Granted it’s not really their money, so it doesn’t gall them as much as doing it with earned salaries would, but I wonder how long such an experiment would last if one or more of these “collectivized” grads were explicit about how they’re not paying anything in, but still using the money; particularly if they used it frivolously.
Good for them, voluntary communism, now let them try it when they get in the real world.
What the devil is that? It reads like the hagiography of St. Barry 0dinga of Indonesia ... Might as well be fawning over “Dear Leader”.
OMG, is that for real? What a bunch of bilge!
I notice that the group is small, only 6 students. So a certain amount of accountability is built into the system.
Such a scheme *could* work, but only if those who are in on it contribute and take roughly equal amounts.
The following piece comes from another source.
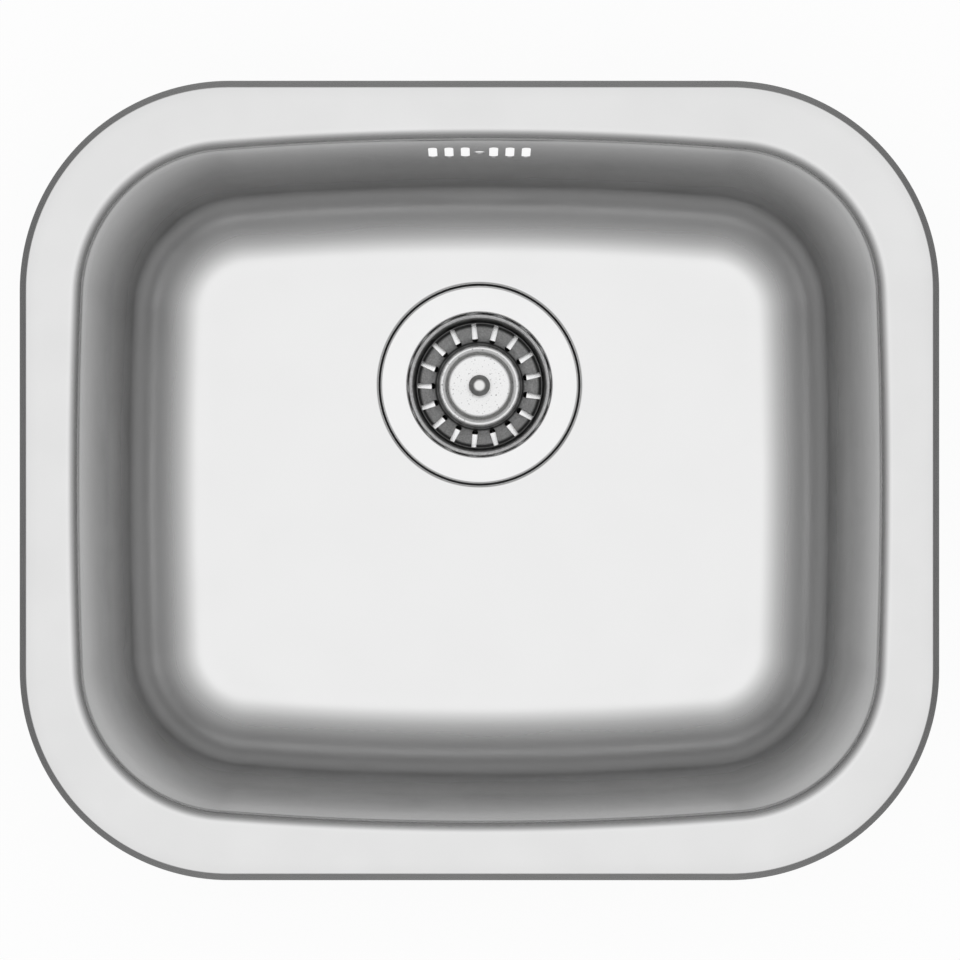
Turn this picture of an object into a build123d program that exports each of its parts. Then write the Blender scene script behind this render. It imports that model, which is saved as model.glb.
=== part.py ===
from build123d import *

import os
from math import atan2, cos, degrees, radians, sin, sqrt, tan

# Inset kitchen sink, in millimetres. +Z is up and +Y is towards the back of the worktop.
# The origin is the middle of the rim in plan, at the level of the worktop's top face.

# Pressed bowl: one sheet of stainless steel
sheet = 0.8
rim_length = 460.0
rim_width = 400.0
rim_corner_radius = 105.0
rim_height = 5.0
rim_band = 29.6
edge_lift = 0.5
bevel_width = 4.0
bevel_crest_radius = 0.9

bowl_corner_radius = 74.0
long_side_bow = 12.0
short_side_bow = 5.3
roll_radius = 6.5
wall_draft = 5.0
bowl_depth = 150.0
floor_radius = 40.0

# Overflow: upright slots in the back wall, with a screw hole in the middle
overflow_slot_width = 4.5
overflow_slot_height = 24.0
overflow_pitch = 8.3
overflow_side_count = 3
overflow_middle_gap = 14.5
overflow_hole_diameter = 6.4
overflow_drop = 32.5

# Foam strip under the rim
rim_seal_margin = 1.2
rim_seal_width = 4.5

# Damping pad under the floor
pad_length = 180.0
pad_thickness = 2.0
pad_corner_radius = 12.0
pad_margin = 20.0

# Waste: its place, the recess in the floor and the hole through it
waste_setback = 116.9
recess_clearance = 0.6
recess_edge_radius = 1.6
waste_hole_clearance = 3.8

# Drawn cup of the waste
cup_mouth_radius = 40.4
flange_width = 15.2
flange_sink = 0.4
flange_skirt = 1.9
flange_edge_radius = 1.5
flange_seal_thickness = 2.0
flange_seal_margin = 1.0
flange_seal_gap = 0.2
cup_taper = 1.8
cup_depth = 33.0
lip_radius = 0.95
cup_corner_radius = 3.0
seat_radius = 27.0
seat_height = 3.0
seat_bend_radius = 1.2
outlet_length = 10.0
outlet_corner_radius = 1.0
spoke_count = 4
spoke_width = 5.0
spoke_hub_radius = 8.5
window_margin = 2.4

# Body of the waste, below the bowl
body_gasket_thickness = 3.0
body_flange_reach = 8.8
body_flange_thickness = 3.5
body_wall = 2.6
cup_room = 1.4
body_taper = 1.6
body_depth = 42.0
funnel_height = 13.5
outlet_thread_radius = 23.9
outlet_thread_length = 32.0
outlet_wall = 3.9
outlet_collar = 2.6
outlet_collar_height = 4.0
gusset_count = 8
gusset_height = 14.0
gusset_reach = 7.6
gusset_thickness = 2.4
hub_radius = 9.0
hub_rib_height = 10.0
spigot_radius = 10.5
spigot_wall = 2.3
spigot_length = 25.0
spigot_drop = 30.0
spigot_collar = 2.0
spigot_collar_reach = 1.2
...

And the only way they could develop that kind of group dynamic would be by carefully screening anyone entering the group, and dealing with non-conformists strictly and quickly through censure or removal from the group.
Even with such a small group, the most likely situation is where one person contributes the bulk of the money, one takes the majority of the money, and everyone else is somewhere in between. And while the primary contributor may talk about how great their little experiment works, after a while, he or she will build up resentment over being the one that *always* pays. Then he or she will leave the group (along with his/her money), although possibly without giving a straight reason why.
Such a situation is difficult to maintain on a small scale where there is intergroup accountability. Scale it up to the point where the contributors and takers don’t know each other (like what we have in the real world), and it does not work.
Also, the group clearly hasn't had a big disagreement about spending priorities yet. That's only a matter of time.